━━ Material

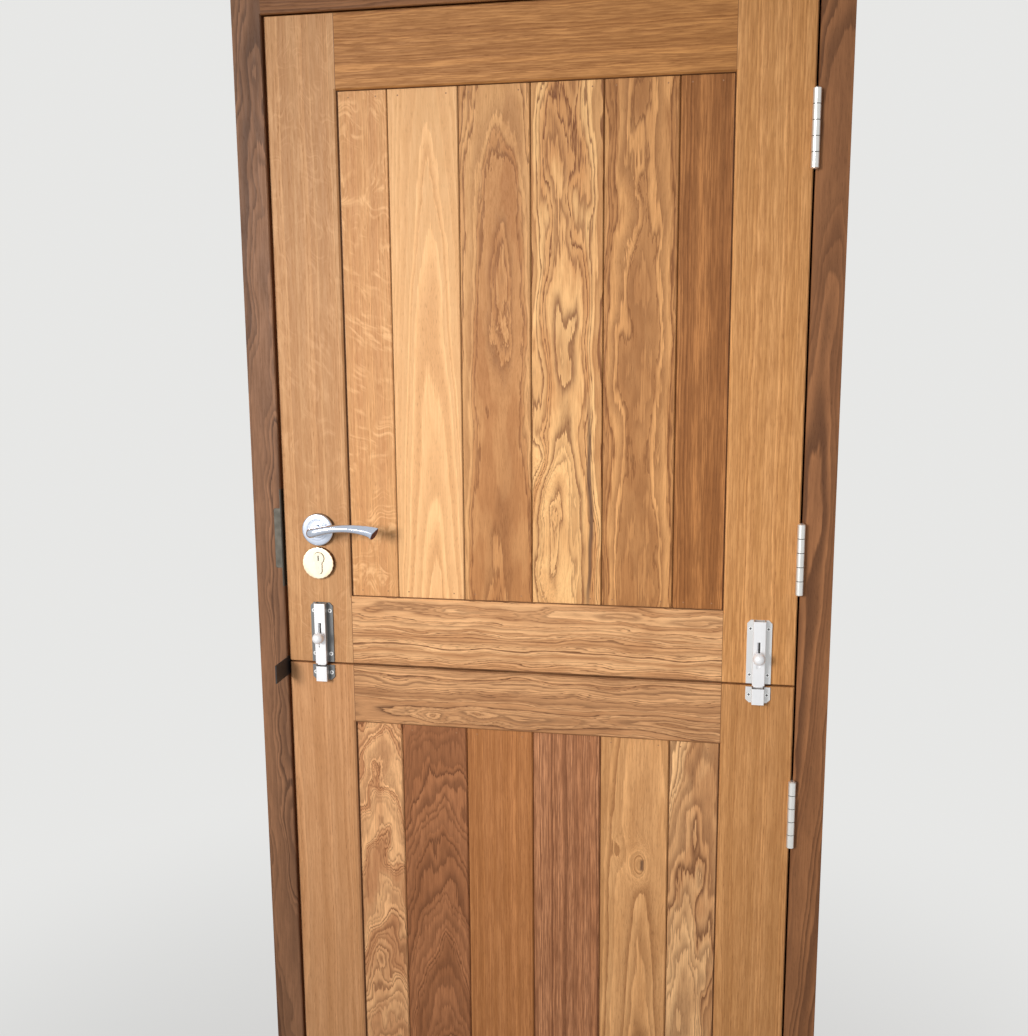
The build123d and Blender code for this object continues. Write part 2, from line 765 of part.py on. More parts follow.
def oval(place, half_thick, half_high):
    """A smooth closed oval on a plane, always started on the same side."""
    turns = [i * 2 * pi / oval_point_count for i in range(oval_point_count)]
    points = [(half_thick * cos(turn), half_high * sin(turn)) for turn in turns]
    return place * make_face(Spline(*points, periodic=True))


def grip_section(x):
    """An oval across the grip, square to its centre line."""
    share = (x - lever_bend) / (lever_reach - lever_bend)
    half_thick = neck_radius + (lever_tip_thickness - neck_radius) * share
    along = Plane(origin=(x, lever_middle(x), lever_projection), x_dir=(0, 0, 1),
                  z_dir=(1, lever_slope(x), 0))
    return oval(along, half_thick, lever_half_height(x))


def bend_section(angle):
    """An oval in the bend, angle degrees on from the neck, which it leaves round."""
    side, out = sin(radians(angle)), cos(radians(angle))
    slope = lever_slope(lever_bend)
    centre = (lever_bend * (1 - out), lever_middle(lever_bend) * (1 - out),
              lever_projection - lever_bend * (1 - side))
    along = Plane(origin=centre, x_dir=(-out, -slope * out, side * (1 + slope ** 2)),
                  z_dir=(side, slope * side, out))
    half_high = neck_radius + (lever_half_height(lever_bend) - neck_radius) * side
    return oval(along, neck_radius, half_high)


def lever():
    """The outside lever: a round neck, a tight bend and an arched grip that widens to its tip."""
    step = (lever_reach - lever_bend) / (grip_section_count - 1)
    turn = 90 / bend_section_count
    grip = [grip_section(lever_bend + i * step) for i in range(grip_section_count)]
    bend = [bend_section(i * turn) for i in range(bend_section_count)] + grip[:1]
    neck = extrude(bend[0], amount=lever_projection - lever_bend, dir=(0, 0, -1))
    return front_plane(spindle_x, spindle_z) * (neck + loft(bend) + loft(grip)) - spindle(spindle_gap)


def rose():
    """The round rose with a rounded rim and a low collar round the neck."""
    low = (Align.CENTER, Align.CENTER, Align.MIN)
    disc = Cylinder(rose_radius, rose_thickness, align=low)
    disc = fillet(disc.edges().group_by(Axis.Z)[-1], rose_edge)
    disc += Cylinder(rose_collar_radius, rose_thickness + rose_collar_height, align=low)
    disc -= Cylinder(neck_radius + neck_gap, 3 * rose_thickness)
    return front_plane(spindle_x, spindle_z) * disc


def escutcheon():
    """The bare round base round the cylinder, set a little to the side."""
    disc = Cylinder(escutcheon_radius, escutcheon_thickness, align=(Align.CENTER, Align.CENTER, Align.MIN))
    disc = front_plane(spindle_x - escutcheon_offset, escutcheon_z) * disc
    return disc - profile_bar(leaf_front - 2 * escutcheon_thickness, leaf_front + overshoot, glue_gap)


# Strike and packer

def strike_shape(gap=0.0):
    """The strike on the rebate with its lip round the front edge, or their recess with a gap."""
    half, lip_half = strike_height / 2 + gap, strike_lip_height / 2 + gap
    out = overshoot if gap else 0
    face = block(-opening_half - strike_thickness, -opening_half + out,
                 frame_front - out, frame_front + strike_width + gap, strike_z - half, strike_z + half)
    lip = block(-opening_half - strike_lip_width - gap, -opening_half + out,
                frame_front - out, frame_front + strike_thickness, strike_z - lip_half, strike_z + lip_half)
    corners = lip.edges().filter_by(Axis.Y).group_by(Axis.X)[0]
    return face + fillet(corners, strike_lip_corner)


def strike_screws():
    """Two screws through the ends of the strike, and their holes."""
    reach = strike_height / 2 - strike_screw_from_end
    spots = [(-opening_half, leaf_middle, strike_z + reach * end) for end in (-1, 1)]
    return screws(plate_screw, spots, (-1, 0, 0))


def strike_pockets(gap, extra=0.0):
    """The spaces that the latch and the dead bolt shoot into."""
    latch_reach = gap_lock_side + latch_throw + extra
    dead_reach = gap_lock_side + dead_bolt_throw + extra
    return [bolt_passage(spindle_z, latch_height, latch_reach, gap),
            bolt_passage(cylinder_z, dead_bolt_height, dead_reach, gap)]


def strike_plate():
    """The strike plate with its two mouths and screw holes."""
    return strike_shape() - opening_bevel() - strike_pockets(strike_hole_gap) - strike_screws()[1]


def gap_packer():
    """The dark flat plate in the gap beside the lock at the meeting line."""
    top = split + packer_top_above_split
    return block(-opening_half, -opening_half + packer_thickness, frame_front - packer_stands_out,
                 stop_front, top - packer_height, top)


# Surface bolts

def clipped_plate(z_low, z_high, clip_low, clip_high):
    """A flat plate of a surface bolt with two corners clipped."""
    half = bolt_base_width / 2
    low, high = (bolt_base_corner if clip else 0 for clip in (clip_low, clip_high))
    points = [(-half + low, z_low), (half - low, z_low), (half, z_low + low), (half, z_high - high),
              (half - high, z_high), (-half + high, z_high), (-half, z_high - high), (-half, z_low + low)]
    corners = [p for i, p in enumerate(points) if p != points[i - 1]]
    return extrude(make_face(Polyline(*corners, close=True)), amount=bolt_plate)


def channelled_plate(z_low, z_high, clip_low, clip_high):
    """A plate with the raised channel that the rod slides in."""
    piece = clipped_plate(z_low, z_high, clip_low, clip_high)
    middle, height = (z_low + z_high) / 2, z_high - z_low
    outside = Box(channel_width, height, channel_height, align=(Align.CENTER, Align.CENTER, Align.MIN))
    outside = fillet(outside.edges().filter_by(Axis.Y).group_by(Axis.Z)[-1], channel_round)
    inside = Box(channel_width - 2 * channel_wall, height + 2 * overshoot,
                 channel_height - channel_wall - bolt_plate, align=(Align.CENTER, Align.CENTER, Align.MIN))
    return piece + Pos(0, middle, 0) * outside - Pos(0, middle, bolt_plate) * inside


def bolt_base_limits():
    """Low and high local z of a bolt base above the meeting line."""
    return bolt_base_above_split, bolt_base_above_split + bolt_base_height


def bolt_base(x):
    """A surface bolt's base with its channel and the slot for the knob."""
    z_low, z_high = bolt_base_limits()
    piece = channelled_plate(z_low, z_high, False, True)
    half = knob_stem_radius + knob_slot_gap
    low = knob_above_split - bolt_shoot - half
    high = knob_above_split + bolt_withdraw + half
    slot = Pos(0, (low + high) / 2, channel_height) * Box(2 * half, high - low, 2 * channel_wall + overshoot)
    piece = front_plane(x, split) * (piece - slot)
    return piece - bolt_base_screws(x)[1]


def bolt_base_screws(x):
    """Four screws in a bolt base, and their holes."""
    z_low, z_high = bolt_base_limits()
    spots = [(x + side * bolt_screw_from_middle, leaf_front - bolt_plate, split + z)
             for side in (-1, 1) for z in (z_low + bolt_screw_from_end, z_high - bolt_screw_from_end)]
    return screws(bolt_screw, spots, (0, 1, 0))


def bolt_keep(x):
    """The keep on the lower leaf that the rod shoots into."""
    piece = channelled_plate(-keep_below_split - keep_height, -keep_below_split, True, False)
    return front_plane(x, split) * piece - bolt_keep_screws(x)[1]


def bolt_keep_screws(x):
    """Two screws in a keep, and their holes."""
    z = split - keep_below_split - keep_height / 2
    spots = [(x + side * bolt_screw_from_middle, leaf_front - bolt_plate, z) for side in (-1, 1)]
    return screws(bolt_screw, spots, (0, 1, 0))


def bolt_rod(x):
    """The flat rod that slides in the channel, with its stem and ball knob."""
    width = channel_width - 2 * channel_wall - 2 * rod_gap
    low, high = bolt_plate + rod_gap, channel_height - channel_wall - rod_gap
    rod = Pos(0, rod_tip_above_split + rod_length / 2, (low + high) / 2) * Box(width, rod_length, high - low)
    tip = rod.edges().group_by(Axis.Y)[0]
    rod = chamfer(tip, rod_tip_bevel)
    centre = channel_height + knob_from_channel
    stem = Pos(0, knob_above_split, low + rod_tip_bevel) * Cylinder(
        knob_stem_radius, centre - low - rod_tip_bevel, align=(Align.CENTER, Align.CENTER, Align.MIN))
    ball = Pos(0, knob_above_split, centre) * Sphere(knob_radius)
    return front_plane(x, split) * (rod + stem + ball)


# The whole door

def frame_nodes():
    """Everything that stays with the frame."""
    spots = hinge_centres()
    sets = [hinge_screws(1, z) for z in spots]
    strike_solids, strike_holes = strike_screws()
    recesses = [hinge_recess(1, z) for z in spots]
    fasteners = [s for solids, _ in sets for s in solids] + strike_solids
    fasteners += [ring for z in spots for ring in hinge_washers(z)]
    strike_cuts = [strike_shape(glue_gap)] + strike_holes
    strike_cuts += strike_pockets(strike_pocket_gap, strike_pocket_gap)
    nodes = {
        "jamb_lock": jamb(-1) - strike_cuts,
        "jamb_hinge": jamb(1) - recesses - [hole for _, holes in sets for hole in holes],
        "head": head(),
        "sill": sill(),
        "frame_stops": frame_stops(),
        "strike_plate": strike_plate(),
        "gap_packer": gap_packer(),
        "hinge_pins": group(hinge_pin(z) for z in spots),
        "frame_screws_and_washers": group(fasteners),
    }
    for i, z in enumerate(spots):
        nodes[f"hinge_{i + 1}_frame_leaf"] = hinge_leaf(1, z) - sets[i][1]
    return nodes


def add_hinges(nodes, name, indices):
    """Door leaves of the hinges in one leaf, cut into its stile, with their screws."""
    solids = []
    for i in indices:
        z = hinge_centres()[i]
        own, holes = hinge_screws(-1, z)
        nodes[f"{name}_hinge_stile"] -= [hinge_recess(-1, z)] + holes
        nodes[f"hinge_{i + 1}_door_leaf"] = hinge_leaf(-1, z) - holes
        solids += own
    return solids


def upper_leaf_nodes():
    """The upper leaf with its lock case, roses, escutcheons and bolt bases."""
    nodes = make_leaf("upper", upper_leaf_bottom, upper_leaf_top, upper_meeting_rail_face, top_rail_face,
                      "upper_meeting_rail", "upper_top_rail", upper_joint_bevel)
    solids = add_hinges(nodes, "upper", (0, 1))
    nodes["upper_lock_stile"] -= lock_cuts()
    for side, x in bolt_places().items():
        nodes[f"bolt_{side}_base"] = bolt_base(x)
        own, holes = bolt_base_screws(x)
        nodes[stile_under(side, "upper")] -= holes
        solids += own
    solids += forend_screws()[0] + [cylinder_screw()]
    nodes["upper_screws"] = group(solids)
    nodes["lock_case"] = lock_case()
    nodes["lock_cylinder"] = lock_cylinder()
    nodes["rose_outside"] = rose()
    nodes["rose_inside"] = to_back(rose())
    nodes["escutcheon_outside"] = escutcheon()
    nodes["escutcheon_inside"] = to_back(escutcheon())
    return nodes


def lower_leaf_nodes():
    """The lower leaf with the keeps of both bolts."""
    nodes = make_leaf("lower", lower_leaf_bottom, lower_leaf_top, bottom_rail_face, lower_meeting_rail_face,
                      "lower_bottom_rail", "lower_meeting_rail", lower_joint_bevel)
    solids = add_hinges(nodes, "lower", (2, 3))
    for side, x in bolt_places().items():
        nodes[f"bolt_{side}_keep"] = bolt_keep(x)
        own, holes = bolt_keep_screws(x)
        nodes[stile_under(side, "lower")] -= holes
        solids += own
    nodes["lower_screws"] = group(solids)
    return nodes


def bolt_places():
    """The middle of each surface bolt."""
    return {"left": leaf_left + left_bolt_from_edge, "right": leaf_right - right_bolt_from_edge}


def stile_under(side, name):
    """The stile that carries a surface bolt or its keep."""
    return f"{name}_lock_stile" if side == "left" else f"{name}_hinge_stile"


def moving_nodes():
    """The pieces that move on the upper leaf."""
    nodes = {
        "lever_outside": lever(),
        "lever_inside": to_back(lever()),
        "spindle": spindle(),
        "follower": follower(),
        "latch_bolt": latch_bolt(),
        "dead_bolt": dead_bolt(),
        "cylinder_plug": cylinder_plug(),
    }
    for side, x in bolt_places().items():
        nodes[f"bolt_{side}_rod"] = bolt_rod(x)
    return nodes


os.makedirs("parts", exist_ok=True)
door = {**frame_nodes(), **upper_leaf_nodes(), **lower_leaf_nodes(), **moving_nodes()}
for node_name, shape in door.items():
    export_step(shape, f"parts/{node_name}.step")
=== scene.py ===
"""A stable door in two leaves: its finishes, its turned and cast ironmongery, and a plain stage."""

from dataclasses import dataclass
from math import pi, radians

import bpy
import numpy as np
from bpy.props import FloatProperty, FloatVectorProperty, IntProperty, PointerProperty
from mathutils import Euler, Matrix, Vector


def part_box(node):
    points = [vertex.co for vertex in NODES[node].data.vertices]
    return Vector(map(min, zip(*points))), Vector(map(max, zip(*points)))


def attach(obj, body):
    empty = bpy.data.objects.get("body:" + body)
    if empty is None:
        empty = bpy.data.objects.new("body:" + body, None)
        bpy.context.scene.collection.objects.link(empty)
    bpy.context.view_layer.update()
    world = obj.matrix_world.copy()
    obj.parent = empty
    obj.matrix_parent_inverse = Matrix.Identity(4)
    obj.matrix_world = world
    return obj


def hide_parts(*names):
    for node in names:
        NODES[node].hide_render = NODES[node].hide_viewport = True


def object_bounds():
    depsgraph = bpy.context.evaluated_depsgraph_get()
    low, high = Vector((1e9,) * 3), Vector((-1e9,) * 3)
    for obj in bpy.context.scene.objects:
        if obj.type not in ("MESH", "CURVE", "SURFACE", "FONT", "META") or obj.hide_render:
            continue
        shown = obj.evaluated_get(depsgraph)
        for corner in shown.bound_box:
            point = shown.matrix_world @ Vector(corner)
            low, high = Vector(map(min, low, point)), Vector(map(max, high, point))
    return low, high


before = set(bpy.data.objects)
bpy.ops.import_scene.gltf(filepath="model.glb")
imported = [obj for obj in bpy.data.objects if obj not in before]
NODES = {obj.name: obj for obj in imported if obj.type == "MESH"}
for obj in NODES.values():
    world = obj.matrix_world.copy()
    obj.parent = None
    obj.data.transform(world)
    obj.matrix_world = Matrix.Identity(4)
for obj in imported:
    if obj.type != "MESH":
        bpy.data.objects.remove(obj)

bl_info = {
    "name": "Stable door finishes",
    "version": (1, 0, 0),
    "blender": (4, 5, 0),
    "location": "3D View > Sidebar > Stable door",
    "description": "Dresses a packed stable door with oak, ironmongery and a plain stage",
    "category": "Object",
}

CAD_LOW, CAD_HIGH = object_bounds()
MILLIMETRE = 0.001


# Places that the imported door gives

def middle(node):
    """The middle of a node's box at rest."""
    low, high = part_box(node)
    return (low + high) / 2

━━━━

■ **Exercise description**: Only the lines from the start of the data to the line holding "return oval(along, half_thick, lever_half_height(x))" are wanted; return them exactly, both ends included.

■ **Solution for this exercise**:
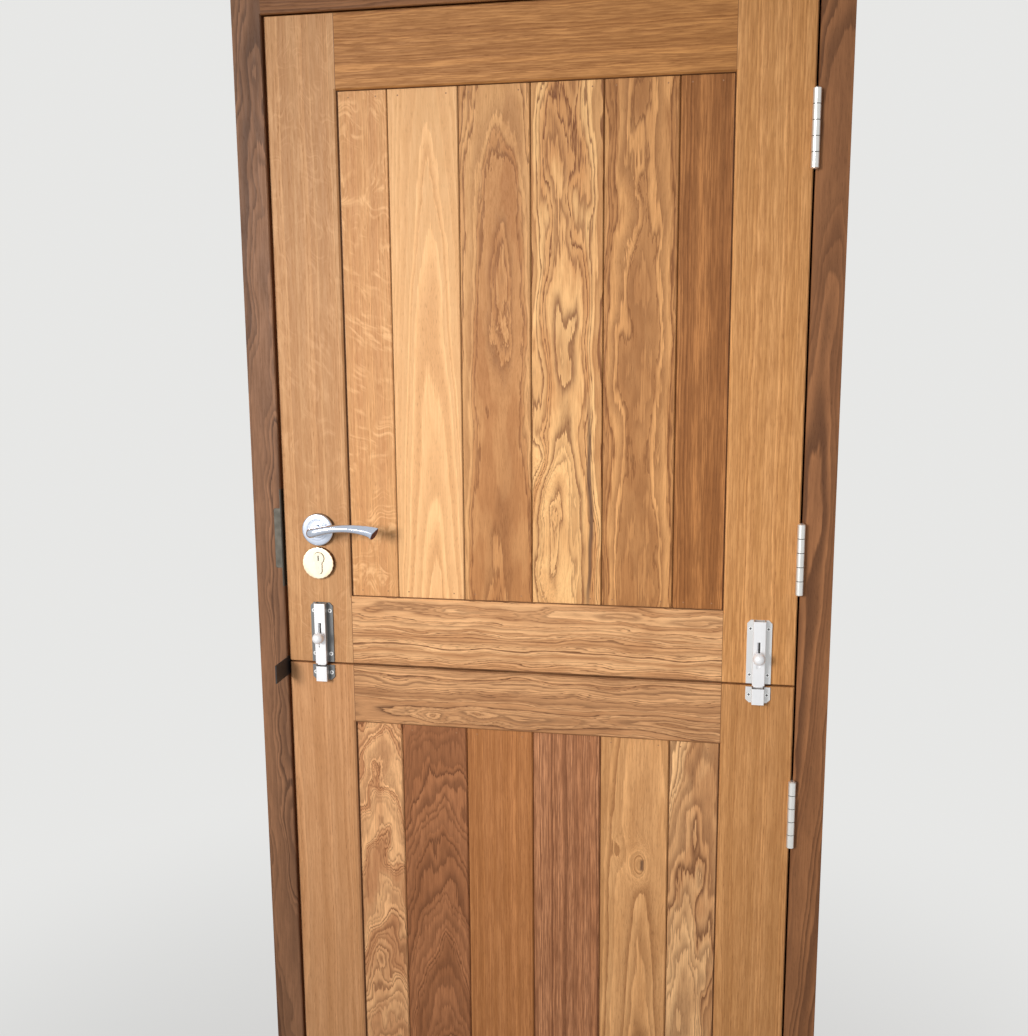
The build123d and Blender code for this object continues. Write part 2, from line 765 of part.py on. More parts follow.
def oval(place, half_thick, half_high):
    """A smooth closed oval on a plane, always started on the same side."""
    turns = [i * 2 * pi / oval_point_count for i in range(oval_point_count)]
    points = [(half_thick * cos(turn), half_high * sin(turn)) for turn in turns]
    return place * make_face(Spline(*points, periodic=True))


def grip_section(x):
    """An oval across the grip, square to its centre line."""
    share = (x - lever_bend) / (lever_reach - lever_bend)
    half_thick = neck_radius + (lever_tip_thickness - neck_radius) * share
    along = Plane(origin=(x, lever_middle(x), lever_projection), x_dir=(0, 0, 1),
                  z_dir=(1, lever_slope(x), 0))
    return oval(along, half_thick, lever_half_height(x))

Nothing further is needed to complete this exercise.